The message for us is clear: During this time, we must do everything we can to strengthen the kol Yaakov. I told my talmidim that the soldiers don’t take breaks while they’re fighting. So, too, we cannot take breaks when we’re learning. We must be moser nefesh for limud haTorah just as the soldiers are being moser nefesh in their battle.

The truth is that we have several ways to tap the power of the kol Yaakov. I recently received a call from a fellow in the Five Towns. He knows that in my yeshivah, the bochurim have a six-hour seder after the Friday night seudah.

“I would like to sponsor food for after the seder,” he said. “That way, the bochurim will learn better during those six hours.”

This is a very beautiful story. First of all, as is well known, one who supports Torah has a chelek in the Torah that is learned. Zevulun is a partner with Yissaschar in his Torah. But there’s more to it than that. This Yid showed what is important to him. He showed that he values the kol Yaakov. And that, in itself, is mechazek the kol Yaakov. It’s our way of showing Hashem, “Look! Look what Klal Yisrael cares about! We care about Torah! We care about the kol Yaakov!”

When it comes to supporting Torah, it is a mistake to think that your support is only about quantity — that it must result in more hours of limud haTorah. Simply by allowing lomdei Torah to have more menuchas hanefesh, or by giving them a sense of pride by showing that you respect what they are doing, this, too, is hachzakas haTorah.

We can show Hashem that we care about the kol Yaakov in more ways than just financial support. The Gemara asks “Nashim b’mai zachyan — with what do women merit (a portion of the reward of Torah)?” The Gemara answers that by supporting and assisting their husbands and sons in their limud haTorah, they can gain a share in the Torah itself. This principle can be applied to anyone who encourages and supports limud HaTorah. When a father comes home after a day of learning in kollel, and his child shows pride and admiration, that is a form of hachzakas haTorah.

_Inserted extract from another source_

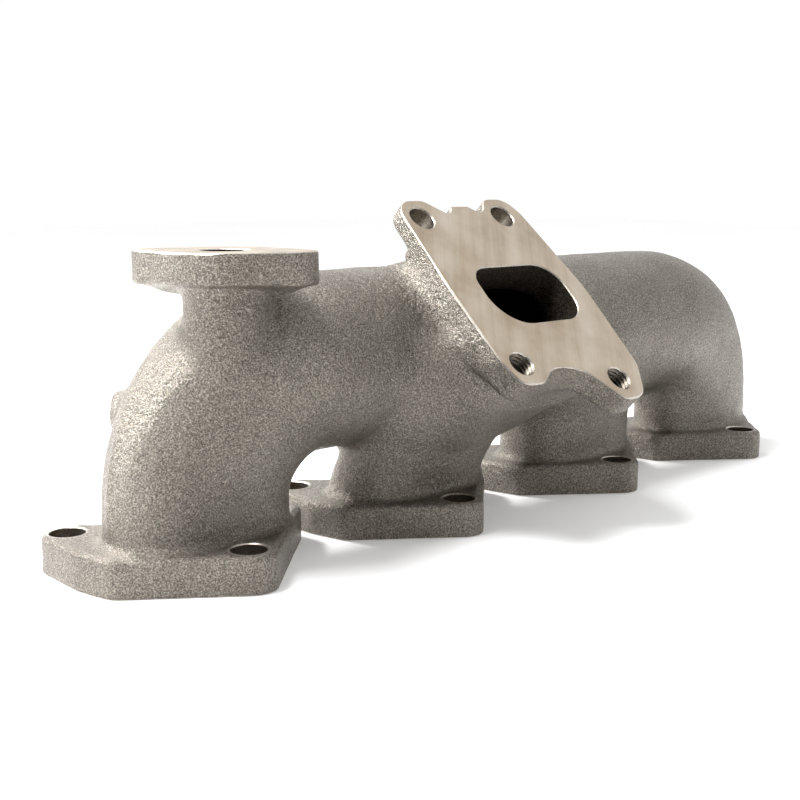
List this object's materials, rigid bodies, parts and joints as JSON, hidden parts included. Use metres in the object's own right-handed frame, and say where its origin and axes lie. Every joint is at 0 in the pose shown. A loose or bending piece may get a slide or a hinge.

Whether through limud haTorah or through supporting Torah, now is the time to work as hard as we can to maximize the power of hakol kol Yaakov. Rav Chatzkel Levenstein once shared the following thought. Mordechai and Esther decreed a fast on the first night of Pesach. Klal Yisrael did not eat matzah and maror; they did not drink the Arba Kosos on Pesach that year. Many ask, why didn’t Mordechai and Esther wait to be gozer the taanis? Why not schedule the fast after Pesach?

Rav Chatzkel explained that they knew that had Hashem wanted the fast to be held after Pesach, He would have arranged for them to learn of Haman’s decree after Pesach. Since Hashem made the tzarah happen then, clearly they were meant to take action immediately.

We have just experienced a great tzarah. Hashem is telling us that now — right now! — we must strengthen the kol Yaakov. Now is the time.

Aside from limud HaTorah there is one other area we must place much focus on. And that is shemiras halashon. In parshas Noach we are taught that all of the animals sank to low levels of morality. How can this be? Do animals have bechirah?

The Beis HaLevi answers that the force of evil in the world was so strong, it affected all of creation. Right now, there is a huge amount of evil in the world. We must counter this with tov. We must bring tova tachas ra’ah — good instead of bad. We can do this by abstaining from speaking ra and only sharing words of tov. For the next two months, let us all try to avoid saying any lashon hara.

In this merit, we will be zocheh to see Mashiach Tzidkeinu, bimheirah b’yameinu.